The relationship between cellist and cello is unusually tight. “It’s probably the instrument closest to the human voice in range,” Haimovitz said. He described the necessity of wrapping oneself around the cello while playing. “You have to be good friends, intimate friends.” On the afternoon of the pickup, Haimovitz, who is short, with a head of unruly dark hair, was pacing in his friend’s living room, wiping sweat from his brow. He had planned to give the luthiers a private concert in their shop, but was nervous about Matteo’s condition. “I think somebody’s been playing it for them,” he said. “I haven’t asked too much. I don’t want to know!”

Just before the accident, Haimovitz and his student had been poring over a Francis Poulenc sonata. Haimovitz was on Matteo, his student on a loaner Stradivarius. “I was reaching for the Poulenc score, and I was standing up, and I lost my balance,” Haimovitz recalled. “I tripped, with one foot over the other”—he demonstrated—“and I had to sort of make a decision. Do I land on the instrument, and let it basically go to pieces? Or do I let go of it and just hope for the best?” He chose the latter. “It didn’t seem like that big of an impact,” he said. “But I looked down and there it was, in two pieces.”

The accident led to the discovery of other, more insidious problems: Matteo’s three-hundred-year-old insides were collapsing. The top was losing its arch; the cracks were widening. “A domino effect,” Haimovitz said. He visited every two months. Once, he arrived to find cello parts scattered around the room, attended to by different experts, like an intensive-care unit. “For thirty years, it goes everywhere with me, and then, so suddenly, not to have it around? And then to see it—” He broke off, full of emotion.
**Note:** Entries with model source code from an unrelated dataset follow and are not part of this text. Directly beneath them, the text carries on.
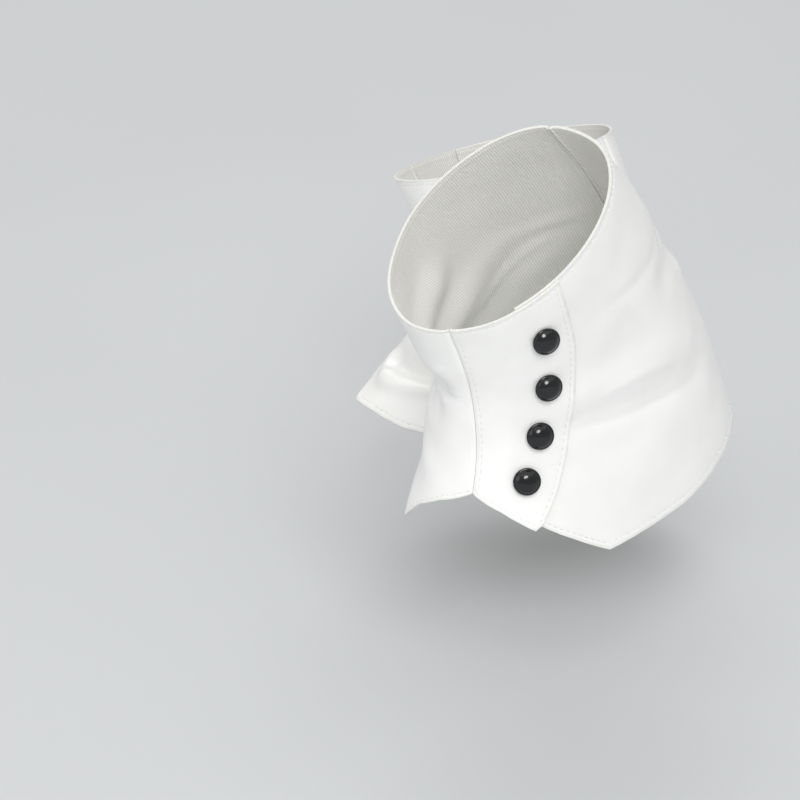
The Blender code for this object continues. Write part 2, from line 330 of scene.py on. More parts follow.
def lap_lift(wall, angle, level):
    """Rise of the outer front from the front seam until it clears the piece under it."""
    seam, under = seam_angle(level), under_angle(level)
    start, end = (seam + share * (under - seam) for share in LAP_RISE)
    rise = np.clip((angle - start) / (end - start), 0, 1)
    return (wall + GAP) * rise * rise * (3 - 2 * rise)


def spat_matrix(spat):
    """From a spat's millimetres to the frame's metres."""
    heading = spat["side"] * spat["turned_out"] - 90
    turns = [math.radians(turn) for turn in (spat["side"] * spat["tip"], spat["heel_lift"], heading)]
    return (Matrix.Translation(Vector(spat["middle"]) * MM) @ Euler(turns).to_matrix().to_4x4()
            @ Matrix.Scale(MM, 4))


def to_world(spat, points, direction=False):
    """Turn rows of points or directions from a spat's frame into the world's."""
    matrix = np.array(spat_matrix(spat))
    turned = points @ matrix[:3, :3].T
    if direction:
        return turned / np.linalg.norm(turned, axis=-1, keepdims=True)
    return turned + matrix[:3, 3]


def follow(line, hem, share):
    """Angle at which a line, given by level, crosses each row of a piece."""
    angle = line(share)
    for _ in range(8):
        angle = line(share * read_line(hem, angle))
    return angle


def piece_edges(panel, hem, share):
    """First and last angle of each row of a piece."""
    back = np.full(share.shape, 180.0)
    front = follow(seam_angle, hem, share)
    if panel == "inner_half":
        return -back, front
    if panel == "outer_front":
        return front, follow(flap_angle, hem, share)
    return follow(under_angle, hem, share), back


def graded(length, middle):
    """Distances along a length: close steps at both ends, and wide ones between."""
    steps = np.array(EDGE_STEPS)
    length = np.asarray(length)[..., None]
    share = np.linspace(0, 1, middle + 2)[1:-1]
    inner = steps[-1] + (length - 2 * steps[-1]) * share
    start = np.broadcast_to(steps, length.shape[:-1] + steps.shape)
    return np.concatenate([start, inner, length - start[..., ::-1]], axis=-1)


def groove(distance, inset, half_width, depth):
    """Narrow trough at a distance from an edge."""
    return -depth * np.exp(-((distance - inset) / half_width) ** 2)


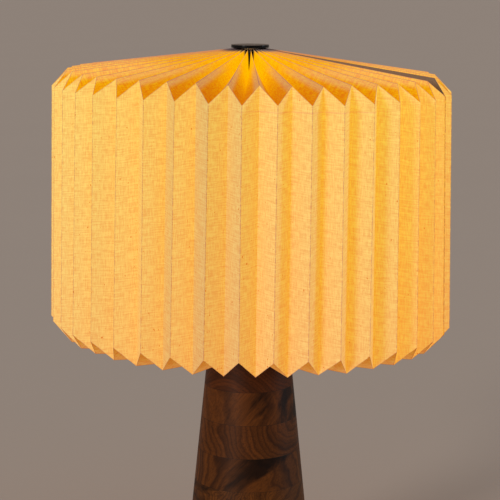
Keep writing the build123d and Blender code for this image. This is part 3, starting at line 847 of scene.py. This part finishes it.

On the Upper West Side, Haimovitz hailed a cab, carrying the empty case. He reminisced about meeting Matteo in a London instrument shop, when he was a seventeen-year-old prodigy. In the decades since, they’d played at a desecrated synagogue in Kraków, at CBGB, on a bluff in Montana, and in a Venice jewelry store that used to be Goffriller’s studio. (“I asked the owners, ‘Do you mind if I play some Bach here?’ ”) Once, while Haimovitz was in Israel to perform at a festival, an explosion went off not far from where he was staying. “I ran to the bunker, with the cello,” he said.

On Haimovitz’s last visit, Matteo had begun to resemble himself. But, when he tried to play the instrument, the sound was off. “There was a range of just two or three notes on the D string, mid-range, which I could recognize,” he said, despondently. The luthiers assured him that it would open up with additional hours of play.

At the repair shop, Haimovitz rang the doorbell and gave his shoulders a little shake. “Oh, I’m nervous!” he said. Inside, a small group was gathered around glasses of prosecco. Haimovitz’s wife, the composer Luna Pearl Woolf, looked on anxiously. Matteo was on a stand near the center of the room. “Oh, it’s gorgeous, you guys—wow,” Haimovitz said. He plucked a few strings.

“We have a good team, I told you,” Kenichi Matano, the workshop manager, said.

Haimovitz sat down and played a few hoarse scales, before launching into a jaunty tune, the prelude to Bach’s Cello Suite No. 1. He ended on a long note, and then sat in silence. “Hmm,” he said.

“You need to play it a little bit more,” Matano coaxed.

Haimovitz played for a few more minutes, then stopped.

Woolf, tentatively: “Is it possible that in its new iteration it wants a different kind of bow?”

A new bow was brought, and Haimovitz played again. He leaned in, listening. “Yeah,” he said. He played a mournful tune, Philip Glass’s “Overture,” and came up smiling: “Very cool!” Everyone applauded.

Afterward, flushed, Haimovitz was more circumspect. While playing, he said, he couldn’t help thinking about the old Matteo. “There were moments where it was, like, I’m missing certain things, where’s that?” But then something changed. “Gradually, the vibration felt the same.” He accepted a glass of prosecco. “It’s a process,” he said.